Diario, Roadtrip, Vivir lo imaginado

Voilà

Valence. Otro punto en el mapa. Ninguna referencia más allá de que está en mi trayectoria hacia los Alpes. Y claro, me encuentro con todo lo que no quiero ver ni de lejos: ciudad, atascos, prisas. ¡Eso te pasa por ir a la ligera, sin estudiar el mapa! Reproches que van y que vienen, otra vez. Quiero seguir de largo pero Tom pide estirar las patas. Pretendo ser una urbanita más: andar a la carrera y no mirar a los lados no vaya a ser que alguien salude.

Sigo rumbo confiando en que por el camino aparecerá, como por arte de magia, un lugar agradable donde pernoctar; y respirar. La magia del camino rara vez me defrauda.

Nada más dejar atrás las calles de Valence, el reencuentro con la naturaleza me trasforma el humor. Magia. Y ya de mejor humor, todo es posible, hasta que de repente aparezca ante mis ojos una estampa de cuento: un pequeño pueblo encajonado en un recoveco del río con un acueducto que lo atraviesa y un lago que le hace de espejo. ¡Quiero hacer esa foto! -me revuelvo ansiosa en el asiento. Pero no puedo parar, la prioridad es buscar donde dormir antes de que caiga el sol. Y entonces, oh magia, ahí está el cartel: camping municipal. Perfecto: bueno, bonito, barato. Me instalo y, con el tiempo justo, corro a por mi foto. Estoy en St Nazaire-en-Royans.

De cerca, el lugar me defrauda, tiene un tufillo a “convirtámonos en lugar de interés turístico cueste lo que cueste”. No entiendo esa oficina de información turística clavada bajo el acueducto. No entiendo ese ascensor. No entiendo la cartelería gigante anunciando no sé qué evento e impidiendo una vista limpia del acueducto. Contrariada, hago la foto de rigor y salgo huyendo. Aún me da tiempo a alcanzar la luces del otro lado del pueblo, allá donde el camping; otro día de “una habitación con vistas”.

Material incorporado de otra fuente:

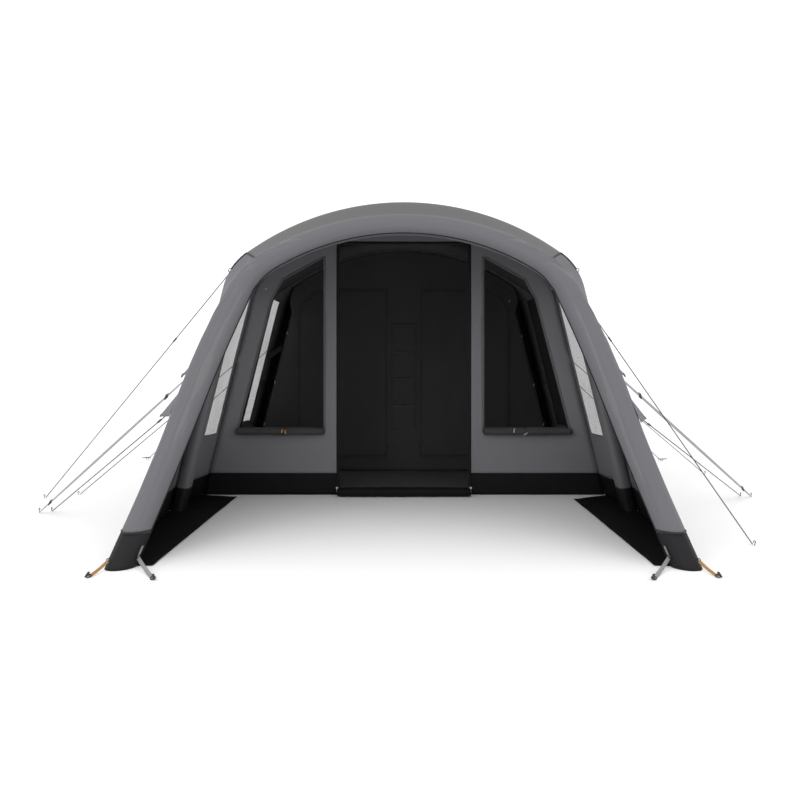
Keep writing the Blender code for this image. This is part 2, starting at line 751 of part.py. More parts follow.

Amanece con lluvia. El agua es el peor de los enemigos posibles de la vida furgonetera, te somete a largas horas de permanecer en la lata: dos metros cuadrados. Así que huyo de ella como si de una peste se tratara, aunque hoy hay algo más urgente que avanzar kilómetros: lavar la ropa. Este menester que en casa es casi un acto reflejo, en la ruta se convierte en la aventura del día. Salgo de St Nazaire-en-Royans confiada, el camino está de mi parte y sé que, además de lluvia, en algún lugar, hoy me caerá de cielo una lavadora y una secadora. No han pasado diez minutos de conducción cuando, voilà, ahí está: centro comercial, lavandería, supermercado… ¡magia¡ Se acabó el arrastrar con las ropas mojadas, adiós humedad, se acabó el racionar la ropa interior. (Sí, he racionado la ropa interior y, con más frecuencia de la que estoy dispuestea a confesar, hago caca mis necesidades mayores en una bolsa. Digo, una pizca de realidad para aquellos que envidian y envidian y envidian…)

Paro en el supermercado a llenar la despensa y luego, mientras el tambor de la lavadora da vueltas, pongo unas hamburguesas al fuego. Entiendo la mirada suspicaz y la media sonrisa, en el mejor de los casos, de quienes se acercan a lavar sus ropas. Huele a carne recién hecha en medio de una estación de lavado.

Comienzan las vueltas de la secadora y ahora la que sonríe sin parar soy yo. Miro a mi alrededor, ningún testigo de mi felicidad repentina.  Pero, ¿qué es lo que me hace feliz de todo este absurdo? No lo sé. La magia del camino. Voilà.